Wednesday, 25 July 2012

Re: Euthyphro


Plato, through a conversation that Socrates has with Euthyphro demonstrates that morality based on God and his commandments can run into problems beyond unraveling whether God exists or not.  In Euthyphro, Socrates does not take on the task of arguing against the existence of God at all; he poses questions regarding piety and its relation with the nature of God.  In order to respond to Socrates’ challenge, we must first take a look at the challenge that is posed, and then take a deeper look at the nature of God and what it entails.

            The conversation takes place when Euthyphro decides to report his father to the authorities for killing his slave, and Socrates asks him questions about being pious – being moral.  Euthyphro gives him an answer that being pious is about following what Gods love.  Socrates jumps on this after making some clarification to the statement by asking the following: do the gods love holiness because it is holy or is it holy because they love it?  This dichotomy brings about a challenge to how morality would come about with regards to it coming from God.  If we were to pick the former, then it is not God who decides what morality is: God is aware of it and he merely conveys it to us his knowledge.  This would imply that there is something beyond God – holiness that is not from him.  In this case, we would have to ask if there is another god who created this order.  If we choose the latter, then we have to question the definition of what holiness is.  What does it mean to be holy and how can we be certain of the morality that God decided.  In such a case, if God were to command that we ought to torture a baby for fun, it would be true just because of his command.  Holiness and the moral command almost become moot points as it was simply his whim that decided what good and evil is for us.  It simply becomes his preference and there is an element of randomness to what we ought to follow.
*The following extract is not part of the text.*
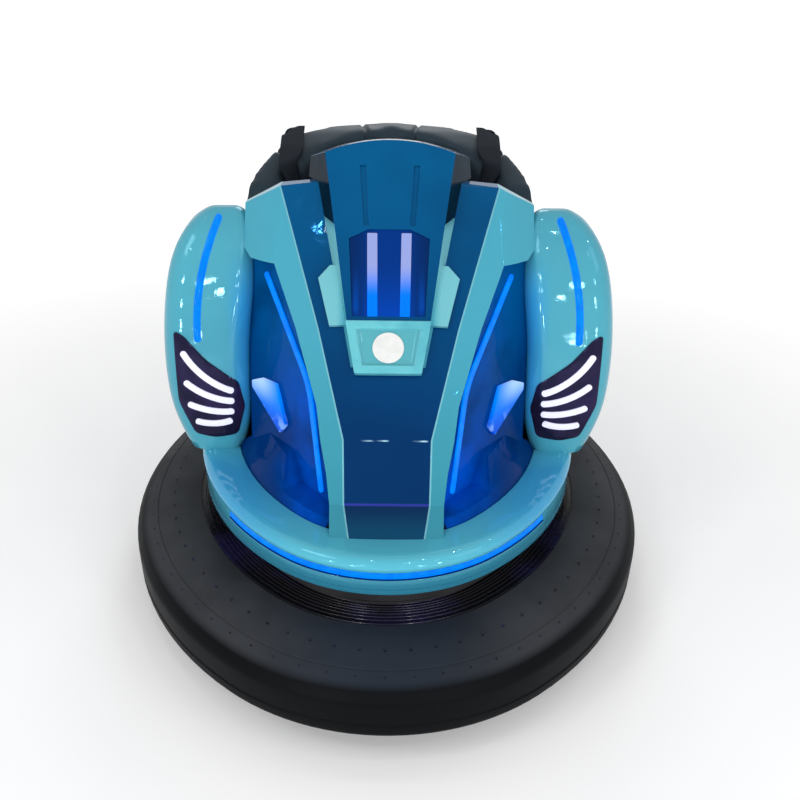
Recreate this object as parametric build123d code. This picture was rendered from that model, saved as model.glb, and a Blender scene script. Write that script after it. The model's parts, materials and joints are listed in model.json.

            To wrestle with such a question, we need to know more about God.  We shall look at Judeo-Christian God as that is what is familiar to the writer.  Among other natures of God, three of the defining characteristics of God are as follows: He is omniscient, omnipotent and omnibenevolent.  In other words, he is all knowing, all powerful and perfectly good, respectively.  Omniscience can often be read as all seeing as his knowledge is understood as transcending the boundaries of time – he sees all that has been, is and will be.  Does this entail that he obtains knowledge just as he may have obtained the knowledge of holiness, or good and evil?  It can, yes, but this seems inconsistent with how he is portrayed in the bible, or rather how he portrays himself if we want to be technical.  There are some parts of the bible (Christian) that gives some description of God and they describe him as being the beginning and the end.  When God addresses himself, he simply says, “I am”.  He seems to emphasize over and over that there is nothing beyond him.  I would argue that the problem of accepting that “holiness simply comes from his command” derives from the uncertainty of the nature of God.  It seems odd to us to call him “perfectly good” if what is good simply came from whatever he deemed to be good.  It would be completely circular in nature.  However, we have to consider the nature of knowledge and morality themselves.  If we were to consider that there is absolutely nothing outside of God, it would seem that even a notion of knowledge and morality would not exist in such an order.  We must carefully contemplate this absolute void and what it entails.  Something as fundamental as what we consider consciousness must be created.   If we can imagine that these things had to be created, we can see how it is almost irrelevant to talk about morality or knowledge outside of God.  The way we reason and the way we judge what is good and evil along with the concept of morality were all set in order by God.  On top of that, if we consider him being perfectly good by the standard that he set as being “good”, there isn’t anything inconsistent – it almost seems necessary for him to be leading by example.

            One might ask, if this were true, would I torture a baby for fun if God commanded it?  I would ask whether he created a universe and the order of the universe to ensure that torturing a baby for fun is morally permissible.  It is asking whether I would follow the command if God commanded what is clearly evil.  However, this goes against the very nature of God – perfectly good.  The circularity of his nature prevents command of an “evil” thing.  He would only command what he deemed to be good and what he created to be good.  As unimaginable and abhorrent as it is, the only way that God would command torturing a baby for fun is to create a universe, the way of the universe, and the behavioral order of our rationality that would somehow deem such an act to be good.

            It is hard to imagine with accuracy what God is like.  We speak of such a thing as being infinitely powerful but that is not something we can put into our calculation.  We can have a general idea through our imagination what this might be like but I am unsure how I would put into words to describe such a being.  Perhaps that is why he addresses himself with “I am” since there is nothing outside of his existence – a sort of pantheistic notion but only when we think of physical matter.  When we consider our thought processes and intuition being something that was created, it seems to address some issues that Socrates points out in Euthyphro.